The effect of PTSD on the heart
Thursday, June 08, 2017
Suffering a traumatic event and having underlying cardiac or systemic risks can result in even greater risk to health and risk of mortality. Roughly 8 percent of the population will suffer a traumatic event in their lifetime, and in any given year 8 million adults manifest post-traumatic stress disorder (PTSD).
Those in the military have a high rate of exposure to traumatic events and, as a result, have higher rates of PTSD in any given year. The estimates are 11-20 percent among veterans of Operation Iraqi and Enduring Freedom, 12 percent of veterans of the Gulf War/Desert Storm and the estimates for Vietnam Era veterans are 15 percent, with as many as 30 percent of Vietnam veterans having had PTSD at some point in their lifetime.
As researchers study PTSD more, they are finding a complex interaction between PTSD and medical conditions. A study published this spring by Jack Tsai, Ph.D., from the Veterans Affairs New England Mental Illness, Research, Education, and Clinical Center in West Haven, Connecticut, found a strong association between PTSD and hypercholesterolemia, insulin resistance, angina, heart attack and emphysema among a sample of 1,527 residents of New York City.

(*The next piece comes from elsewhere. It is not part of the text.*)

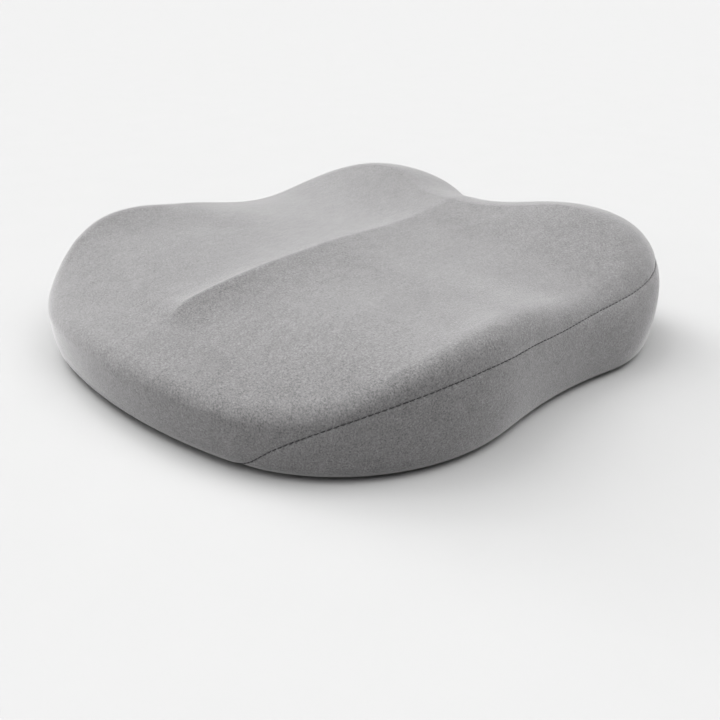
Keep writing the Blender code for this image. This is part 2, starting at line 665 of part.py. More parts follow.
def build_slider(finishes):
    """Slider: two plates joined by a post, low flanges beside the coils, and a bridge for the pull."""
    metal = finishes["metal"]
    body = prism("zip_slider", wedge_loop(SLIDER_WIDTH, SLIDER_WIDTH, SLIDER_LENGTH), BODY_Z, metal)
    through_x = around_slider((-SLIDER_LENGTH, SLIDER_LENGTH))
    track = box("track", through_x, mirrored(1, -TRACK_HALF, TRACK_HALF), (TRACK_FLOOR, TAPE_Z[0]), metal)
    combine(body, track, "DIFFERENCE")
    post_z = ((BODY_Z[0] + TRACK_FLOOR) / 2, sum(CAP_Z) / 2)
    bridge_y = mirrored(1, -BRIDGE_HALF[1], BRIDGE_HALF[1])
    bridge = box("bridge", around_slider((-BRIDGE_HALF[0], BRIDGE_HALF[0])), bridge_y, BRIDGE_Z, metal)
    wide_y = mirrored(1, -SLIDER_WIDTH, SLIDER_WIDTH)
    eye = box("eye", around_slider((-EYE_HALF, EYE_HALF)), wide_y, EYE_Z, metal)
    combine(bridge, eye, "DIFFERENCE")
    pieces = [
        prism("cap", wedge_loop(*CAP_WIDTHS, SLIDER_LENGTH - 1), CAP_Z, metal),
        box("post", around_slider(POST_X), mirrored(1, -POST_HALF, POST_HALF), post_z, metal),
        bridge,
    ]
    for piece in pieces:
        combine(body, piece, "UNION")
    move_origin(body, (SLIDER_X, ZIP_Y, PULL_Z))


def circle(x, radius, start, end, count):
    """Arc of a circle centred on the zip's middle line at x."""
    angles = np.linspace(start, end, count)
    return [(x + radius * math.cos(angle), ZIP_Y + radius * math.sin(angle)) for angle in angles]


def build_pull(finishes):
    """Pull tab: a flat tongue whose cross bar turns in the slider's bridge, with a hole at its end."""
    metal = finishes["metal"]
    tip = SLIDER_X - PULL_LENGTH + PULL_HALF
    nose = circle(tip, PULL_HALF, math.pi / 2, 3 * math.pi / 2, 9)
    neck = [(SLIDER_X - PULL_NECK[1], ZIP_Y - PULL_HALF), (SLIDER_X - PULL_NECK[0], ZIP_Y - NECK_HALF)]
    neck.append((SLIDER_X + PULL_BAR, ZIP_Y - NECK_HALF))
    neck += [(x, 2 * ZIP_Y - y) for x, y in reversed(neck)]
    thick = (PULL_Z - PULL_HALF_THICK, PULL_Z + PULL_HALF_THICK)
    tab = prism("zip_pull", nose + neck, thick, metal)
    ring_x = around_slider((-RING_END, -PULL_BAR))
    ring = box("ring", ring_x, mirrored(1, -RING_HALF, RING_HALF), CUTTER_Z, metal)
    combine(tab, ring, "DIFFERENCE")
    hole = circle(tip, PULL_HOLE_R, 0.0, 2 * math.pi, 13)[:-1]
    combine(tab, prism("hole", hole, CUTTER_Z, metal), "DIFFERENCE")
    move_origin(tab, (SLIDER_X, ZIP_Y, PULL_Z))


def move_origin(made, place):
    """Set an object's origin without moving its mesh."""
    offset = Vector(place) * MM
    made.data.transform(Matrix.Translation(-offset))
    made.location = offset


def finishes():
    return {
        "cover": material("cover_velour", (0.36, 0.355, 0.36), 0.95),
        "base": material("grip_base", (0.06, 0.06, 0.065), 0.85),
        "liner": material("liner_knit", (0.8, 0.8, 0.78), 0.9),
        "foam": material("memory_foam", (0.82, 0.79, 0.7), 0.9),
        "thread": material("sewing_thread", (0.13, 0.13, 0.135), 0.7),
        "tape": material("zip_tape", (0.1, 0.1, 0.105), 0.85),
        "coil": material("zip_coil", (0.09, 0.09, 0.095), 0.45),
        "stop": material("zip_stop", (0.09, 0.09, 0.095), 0.5),
        "metal": material("slider_metal", (0.2, 0.2, 0.21), 0.35, 1.0),
    }


def main():
    for old in list(bpy.data.objects):
        bpy.data.objects.remove(old)
    made = finishes()
    skin = Skin(column_fractions())
    build_cover(skin, made)
    build_liner_and_foam(skin, made)
    build_base(skin, made)
    build_chain(made)
    build_slider(made)
    build_pull(made)


if __name__ == "__main__":
    main()
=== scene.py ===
"""Contoured seat cushion in a velour cover, on a pale studio floor.

The shape functions repeat the CAD model's: one skin describes the outside of the cover, in millimetres,
and every piece of fabric, stitch and thread is placed on it. MM turns millimetres into metres.
"""
import math

import bmesh
import bpy
import numpy as np
from mathutils import Matrix, Vector


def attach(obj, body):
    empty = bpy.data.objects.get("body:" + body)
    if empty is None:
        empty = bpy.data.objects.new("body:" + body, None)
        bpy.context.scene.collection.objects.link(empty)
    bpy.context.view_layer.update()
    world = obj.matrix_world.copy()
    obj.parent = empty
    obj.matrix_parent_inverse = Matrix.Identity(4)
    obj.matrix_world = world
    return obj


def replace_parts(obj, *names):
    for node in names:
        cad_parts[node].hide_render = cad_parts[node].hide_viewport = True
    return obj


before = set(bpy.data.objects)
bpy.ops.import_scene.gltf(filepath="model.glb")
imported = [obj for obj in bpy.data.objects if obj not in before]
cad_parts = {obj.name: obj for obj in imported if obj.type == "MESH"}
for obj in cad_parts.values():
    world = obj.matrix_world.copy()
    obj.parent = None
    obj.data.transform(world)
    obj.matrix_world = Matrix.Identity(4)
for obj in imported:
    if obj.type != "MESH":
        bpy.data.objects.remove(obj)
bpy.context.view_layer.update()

MM = 0.001

# ---- camera --------------------------------------------------------------------------------------
CAMERA_AZIMUTH = math.radians(44.46)   # from the front towards +X
CAMERA_ELEVATION = math.radians(25.6)
CAMERA_DISTANCE = 767.0
CAMERA_TARGET_Z = 47.0
CAMERA_SLIDE = (14.07, -68.9)          # the view's middle, right of and above the target
CAMERA_LENS = 43.35
SENSOR = 36.0

# ---- outline in plan: two front lobes and two rear lobes, joined by tangent arcs ------------------
FRONT_LOBE = (70.5, -72.0, 154.0)      # centre x, centre y, radius
REAR_LOBE = (104.0, 111.0, 123.0)
FRONT_EDGE_R = 483.0                   # long convex arc across the front
WAIST_R = 442.0                        # concave arc on each side, between front and rear lobe
NOTCH_R = 71.0                         # concave arc at the middle of the rear edge
OUTLINE_BLEND = 11.0                   # how far the joints between arcs are eased, along the outline
OUTLINE_POINTS = 1440

# ---- side wall and rounded edges -----------------------------------------------------------------
BASE_ROUND = 16.0                      # radius where the wall turns under the cushion
UNDERCUT = 3.6                         # how far the wall curves in from its top to the base's rounding
STATIONS = (0.0, 0.16, 0.30, 0.42, 0.54, 0.66, 0.80, 1.0)   # 0 at the front's middle, 1 at the notch
EDGE_INSET = (11.0, 11.0, 16.0, 24.0, 26.0, 40.0, 50.0, 60.0)
EDGE_DROP = (11.0, 9.0, 15.0, 42.0, 34.0, 42.0, 32.0, 32.0)
EDGE_POWER = (2.1, 2.2, 2.2, 2.9, 2.7, 2.2, 1.4, 1.4)
RIM_RISE = (5.0, -1.2, -6.2, 5.8, 1.0, 1.0, 3.5, 0.0)
RIM_WIDTH = 112.0
RIM_POWER = 1.7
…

Atherosclerotic coronary artery disease was also shown to be associated with PTSD and mortality in 637 veterans with an average age of 61. The authors of the 2011 study¸ Nassar Ahmadi, Ph.D., M.D., from the Greater Los Angeles Veterans Administration Medical Center and his colleagues, concluded that PTSD was associated with the presence and related to the severity of coronary atherosclerosis.
Further, they found in 2015 that this predicted mortality and was unrelated to age, gender or other conventional risk factors. Ahmadi and his colleagues also found that mild traumatic brain injury was associated with the severity of subclinical coronary atherosclerosis and was also predictive of cardiovascular mortality. Earlier this year, the researchers also reported biomarkers of cardiac inflammation as being related to PTSD.
Heart rate variability has been associated with PTSD in a variety of veteran populations. In their study, Joo Eon Park, M.D., and colleagues from the Department of Psychiatry, Keyo Hospital, Uiwang, South Korea, studied Korean veterans. The 68 veterans who had been diagnosed with PTSD and were compared to 73 veterans who did not have PTSD.
The researchers found that those who had PTSD had the lowest variability of heart rate. They concluded that heart rate variability might be an effective measure in assessing autonomic nervous system function in patients with PTSD.
Erik Reinertsen, M.D., Ph.D. candidate from the Department of Biomedical Engineering, Georgia Institute of Technology, used single-channel ECG technology to assess 23 participants who had PTSD and an additional 25 control participants. The researchers developed a classification system using heart rate and heart rate variability measured over 24 hours. They concluded that a classification system had potential to track PTSD severity and thus contribute to better determination of efficacy in treatments of PTSD.
When treating a patient with PTSD, a clinician needs to consider many factors, including those associated with systemic disease.
"The take home-message here for psychiatrists is to consider evaluating the cardiac health of their PTSD patients as well as their psychological health," Ahmadi said.